We again use `timm` for preprocessing when concerning the convnext model.

In [1]:
swin_feature_extractor = T.Compose([
    T.PILToTensor(),
    T.Resize((224, 224), T.InterpolationMode.BILINEAR, antialias=False),
    T.ConvertImageDtype(torch.float32),
    T.Normalize(mean=[0.485, 0.456, 0.406], std=[0.229, 0.224, 0.225]),
])
swin_feature_extractor

NameError: name 'T' is not defined

## Loading the data

We now use torchvision to download and load the CIFAR 10 data. Alternatively we could have loaded it directly, but the format is aweful and requires loading the data from a binary format (yuck). While we use the CIFAR 10 data, this is mainly used to show how to set up a training environment for an arbitrary datset. We utilize the transform inside the dataset, which is possible since we use a torchvision dataset. If we use a custom dataset we will have to code this in directly.

In [4]:
cifar10_train = datasets.CIFAR10(root="../data",
                                 train=True,
                                 transform=swin_feature_extractor)
cifar10_test = datasets.CIFAR10(root="../data",
                                train=False,
                                transform=swin_feature_extractor)

preprocessing the image would then look like the following. Here we show the preprocessing giving us a tensor of shape (3, 224, 224). When training we will use a dataloader that will give us batches such that the shapes are (batch_size, 3, 224, 224), which is what we want.

In [5]:
image_example, label_example = cifar10_train[0]
print(f"image input type: {type(image_example)}")
print(f"image size: {image_example.size()}")
print(f"label: {label_example}")

image input type: <class 'torch.Tensor'>
image size: torch.Size([3, 224, 224])
label: 6


In [6]:
train_dataloader = DataLoader(cifar10_train, batch_size=8, shuffle=True, num_workers=4)
test_dataloader = DataLoader(cifar10_test, batch_size=64, shuffle=False, num_workers=4)

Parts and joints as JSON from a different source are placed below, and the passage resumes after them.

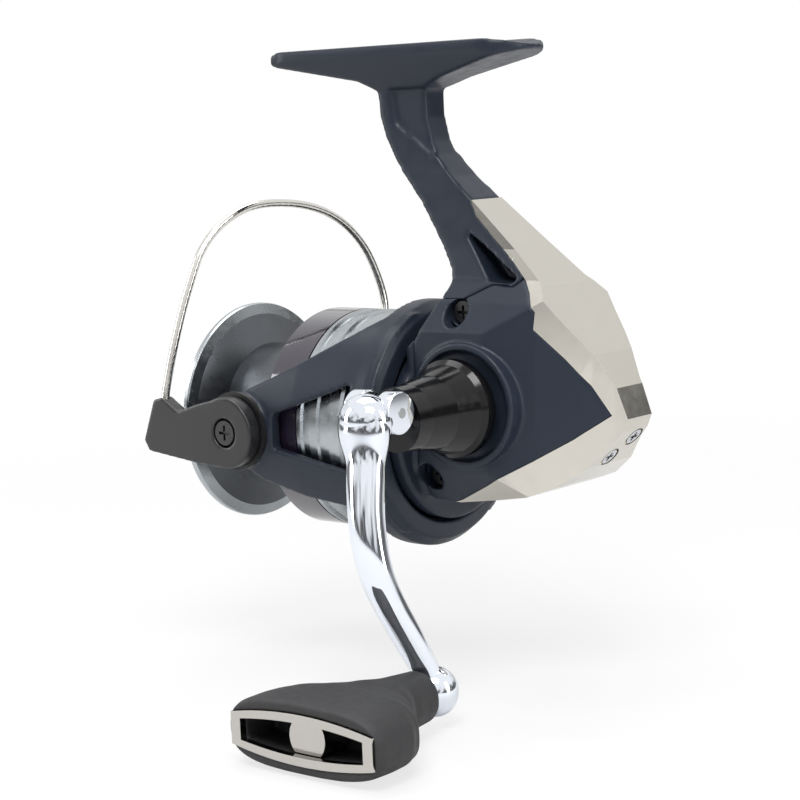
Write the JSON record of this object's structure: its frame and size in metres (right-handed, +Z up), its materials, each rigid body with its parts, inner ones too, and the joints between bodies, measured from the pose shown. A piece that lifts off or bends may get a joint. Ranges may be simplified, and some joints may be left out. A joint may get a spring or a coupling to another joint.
{
  "type": "spinning reel",
  "caption": "Open-face reel with an underslung foot, folding crank, spinning rotor with a wire bail, and a spool with a front drag.",
  "frame": {"origin": "centre of the foot's top face, where it meets the rod's seat", "axes": "+X along the spool axis towards the spool's front, +Y towards the handle, +Z up through the foot"},
  "size_m": [0.1067, 0.1108, 0.1304],
  "materials": {
    "navy_paint": "satin navy",
    "cover_paint": "satin navy, a shade lighter",
    "guard_chrome": "polished, slightly warm",
    "black_screw": "black oxide",
    "steel": "turned steel",
    "brass": "machined",
    "gear_zinc": "cast alloy, satin",
    "black_gloss": "high gloss",
    "handle_chrome": "polished",
    "rubber_grip": "matte soft grip",
    "bezel_nickel": "polished nickel",
    "washer_black": "matte",
    "lever_black": "satin moulded",
    "wire_steel": "polished wire",
    "spool_grey": "anodised grey",
    "lip_bright": "bright turned",
    "skirt_black": "gloss black with a violet tint",
    "felt": "oiled felt",
    "knob_grey": "satin"
  },
  "bodies": {
    "root": {"body_frame": "navy_paint", "side_cover": "cover_paint", "rear_guard": "guard_chrome", "cover_screws": "black_screw", "guard_screws": "steel", "drive_bearings": "steel", "pinion_bearing": "steel", "roller_clutch": "brass", "clutch_retainer": "steel", "retainer_screws": "steel", "slider_guide": "steel"},
    "handle": {"handle_shaft": "steel", "drive_gear": "gear_zinc", "handle_collar": "black_gloss", "handle_cap": "navy_paint"},
    "crank": {"handle_arm": "handle_chrome", "fold_pin": "steel", "knob_post": "steel", "post_cap": "bezel_nickel"},
    "knob": {"knob_grip": "rubber_grip", "knob_bezel": "bezel_nickel"},
    "oscillator": {"oscillating_gear": "brass"},
    "shaft": {"main_shaft": "steel", "slider_block": "gear_zinc", "slider_screw": "steel", "spool_stop": "brass"},
    "rotor": {"rotor": "navy_paint", "pinion_gear": "brass", "clutch_sleeve": "steel", "rotor_nut": "steel", "pivot_washers": "washer_black", "pivot_screws": "black_screw", "bail_spring": "steel", "spring_cover": "navy_paint", "spring_cover_screw": "black_screw"},
    "bail": {"bail_lever": "lever_black", "bail_arm": "lever_black", "bail_wire": "wire_steel", "wire_cap": "bezel_nickel", "roller_screw": "steel"},
    "roller": {"line_roller": "brass"},
    "spool": {"spool": "spool_grey", "lip_ring": "lip_bright", "skirt_band": "skirt_black", "skirt_rings": "lip_bright", "spool_bushes": "brass", "felt_washers": "felt", "metal_washers": "steel", "washer_clip": "steel"},
    "press": {"press_plate": "steel"},
    "drag": {"drag_knob": "knob_grey", "knob_spring": "steel"}
  },
  "joints": [
    {"name": "handle_turn", "type": "hinge", "parent": "root", "child": "handle", "pos_m": [-0.025, 0, -0.0725], "axis": [0, 1, 0], "continuous": true},
    {"name": "handle_fold", "type": "hinge", "parent": "handle", "child": "crank", "pos_m": [-0.025, 0.042, -0.0702], "axis": [1, 0, 0], "range_deg": [0, 90]},
    {"name": "knob_spin", "type": "hinge", "parent": "crank", "child": "knob", "pos_m": [-0.03448, 0.06, -0.12363], "axis": [0, 1, 0], "continuous": true},
    {"name": "oscillation_turn", "type": "hinge", "parent": "root", "child": "oscillator", "pos_m": [-0.038, 0, -0.0755], "axis": [0, 1, 0], "continuous": true},
    {"name": "rotor_spin", "type": "hinge", "parent": "root", "child": "rotor", "pos_m": [0, 0, -0.079], "axis": [1, 0, 0], "continuous": true},
    {"name": "spool_stroke", "type": "slide", "parent": "root", "child": "shaft", "axis": [1, 0, 0], "range_m": [-0.006, 0.006]},
    {"name": "drag_slip", "type": "hinge", "parent": "shaft", "child": "spool", "pos_m": [0, 0, -0.079], "axis": [1, 0, 0], "continuous": true},
    {"name": "plate_travel", "type": "slide", "parent": "shaft", "child": "press", "axis": [1, 0, 0], "range_m": [0, 0.0015]},
    {"name": "drag_turn", "type": "hinge", "parent": "press", "child": "drag", "pos_m": [0, 0, -0.079], "axis": [1, 0, 0], "range_deg": [0, 720]},
    {"name": "bail_swing", "type": "hinge", "parent": "rotor", "child": "bail", "pos_m": [0.0265, 0, -0.079], "axis": [0, 1, 0], "range_deg": [0, 110]},
    {"name": "roller_spin", "type": "hinge", "parent": "bail", "child": "roller", "pos_m": [0.0307, -0.028, -0.0675], "axis": [0, 1, 0], "continuous": true}
  ],
  "couplings": [
    {"joint": "oscillation_turn", "follows": "handle_turn", "ratio": -0.65385},
    {"joint": "rotor_spin", "follows": "handle_turn", "ratio": 4.75},
    {"joint": "plate_travel", "follows": "drag_turn", "m_per_rad": 0.00011937}
  ]
}
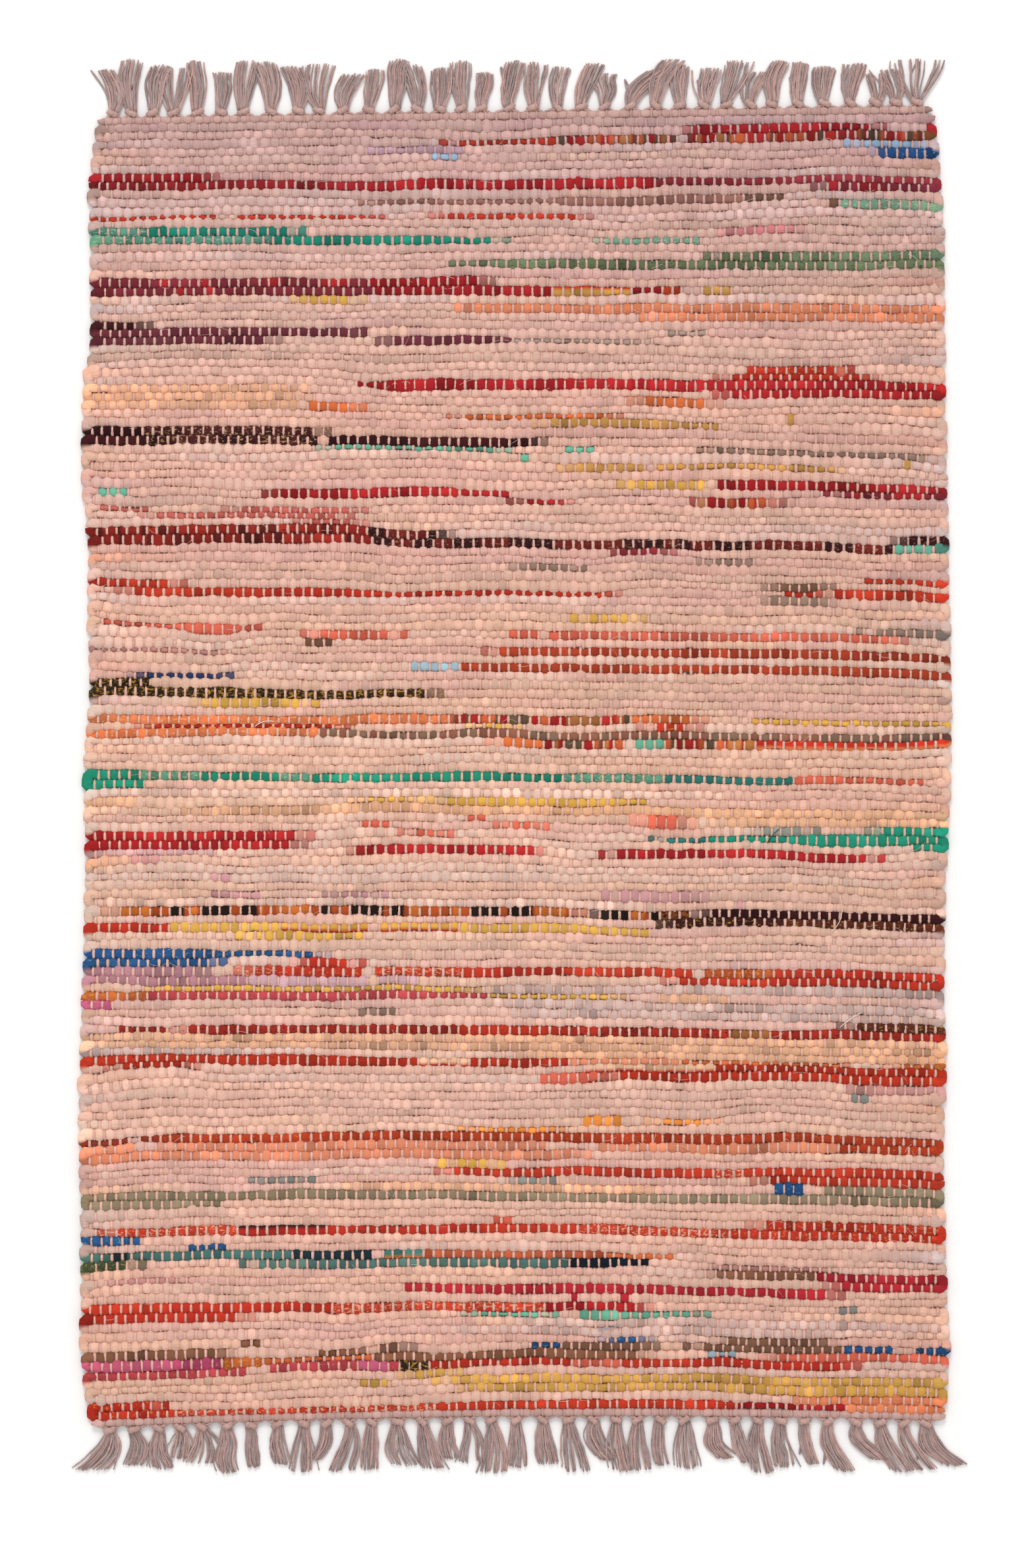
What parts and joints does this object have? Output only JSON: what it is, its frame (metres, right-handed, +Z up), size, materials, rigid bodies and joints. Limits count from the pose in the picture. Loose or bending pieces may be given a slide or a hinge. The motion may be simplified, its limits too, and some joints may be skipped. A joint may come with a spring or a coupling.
{
  "type": "rag rug",
  "caption": "Flat-woven cotton rag rug with multicoloured weft strips on a pale pink ground, plain headings and a knotted tassel fringe at both ends.",
  "frame": {"origin": "centre of the rug on the floor that it lies on, at the middle of the outer box", "axes": "+X across the rug along the weft, +Y along the rug along the warp, +Z up out of the pile side"},
  "size_m": [0.6293, 0.98, 0.0065],
  "materials": {
    "weft_rag": "torn cotton knit and woven strips packed into a plain weave; pale pink, peach and grey-white, with crimson, orange, yellow, green, blue, brown and lilac lengths; matt, soft, slightly frayed",
    "heading_yarn": "mauve-pink cotton yarn beaten close at both ends; matt",
    "warp_yarn": "twisted mauve-pink cotton warp yarn, knotted and cut as a brushed tassel fringe; matt with a faint sheen"
  },
  "bodies": {
    "root": {"weft_band_01": "weft_rag", "weft_band_02": "weft_rag", "weft_band_03": "weft_rag", "weft_band_04": "weft_rag", "weft_band_05": "weft_rag", "weft_band_06": "weft_rag", "weft_band_07": "weft_rag", "weft_band_08": "weft_rag", "weft_band_09": "weft_rag", "weft_band_10": "weft_rag", "weft_band_11": "weft_rag", "weft_band_12": "weft_rag", "weft_band_13": "weft_rag", "weft_band_14": "weft_rag", "weft_band_15": "weft_rag", "weft_band_16": "weft_rag", "weft_band_17": "weft_rag", "weft_band_18": "weft_rag", "weft_band_19": "weft_rag", "weft_band_20": "weft_rag", "weft_band_21": "weft_rag", "weft_band_22": "weft_rag", "near_heading": "heading_yarn", "far_heading": "heading_yarn", "warp_bundle_01": "warp_yarn", "warp_bundle_02": "warp_yarn", "warp_bundle_03": "warp_yarn", "warp_bundle_04": "warp_yarn", "warp_bundle_05": "warp_yarn", "warp_bundle_06": "warp_yarn", "warp_bundle_07": "warp_yarn", "warp_bundle_08": "warp_yarn", "warp_bundle_09": "warp_yarn", "warp_bundle_10": "warp_yarn", "warp_bundle_11": "warp_yarn", "warp_bundle_12": "warp_yarn", "warp_bundle_13": "warp_yarn", "warp_bundle_14": "warp_yarn", "warp_bundle_15": "warp_yarn", "warp_bundle_16": "warp_yarn", "warp_bundle_17": "warp_yarn", "warp_bundle_18": "warp_yarn", "warp_bundle_19": "warp_yarn", "warp_bundle_20": "warp_yarn", "warp_bundle_21": "warp_yarn", "warp_bundle_22": "warp_yarn", "warp_bundle_23": "warp_yarn", "warp_bundle_24": "warp_yarn", "warp_bundle_25": "warp_yarn", "warp_bundle_26": "warp_yarn", "warp_bundle_27": "warp_yarn", "warp_bundle_28": "warp_yarn", "warp_bundle_29": "warp_yarn", "warp_bundle_30": "warp_yarn", "warp_bundle_31": "warp_yarn", "warp_bundle_32": "warp_yarn", "warp_bundle_33": "warp_yarn", "warp_bundle_34": "warp_yarn", "warp_bundle_35": "warp_yarn"}
  },
  "joints": []
}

## Training with Pytorch lightning

We now construct a pytorch lightning model for ConvNext.

In [7]:
class SWINModel(pl.LightningModule):
    def __init__(self,
                 name="microsoft/swin-base-patch4-window7-224-in22k",
                 num_classes=10,
                 default_root_dir="checkpoints/"):
        super().__init__()
        self.name = name
        self.num_classes = num_classes
        self.default_root_dir = default_root_dir
        self.loss_fn = nn.CrossEntropyLoss()
        self.model = AutoModelForImageClassification.from_pretrained(name,
                                                                     num_labels=num_classes,
                                                                     ignore_mismatched_sizes=True)

    def forward(self, x):
        outs = self.model(x)
        return outs.logits

    def training_step(self, batch, batch_idx):
        inputs, labels = batch
        outputs = self(inputs)
        loss = self.loss_fn(outputs, labels)
        self.log("train_loss", loss)
        return loss

    def configure_optimizers(self):
        optimizer = torch.optim.AdamW(self.parameters(), lr=0.001)
        return optimizer

    def validation_step(self, batch, batch_idx):
        inputs, labels = batch
        outputs = self(inputs)
        loss = self.loss_fn(outputs, labels)
        self.log("val_loss", loss)
        return loss

In [8]:
swin_model = SWINModel()
summary(swin_model, input_size=(1, 3, 224, 224))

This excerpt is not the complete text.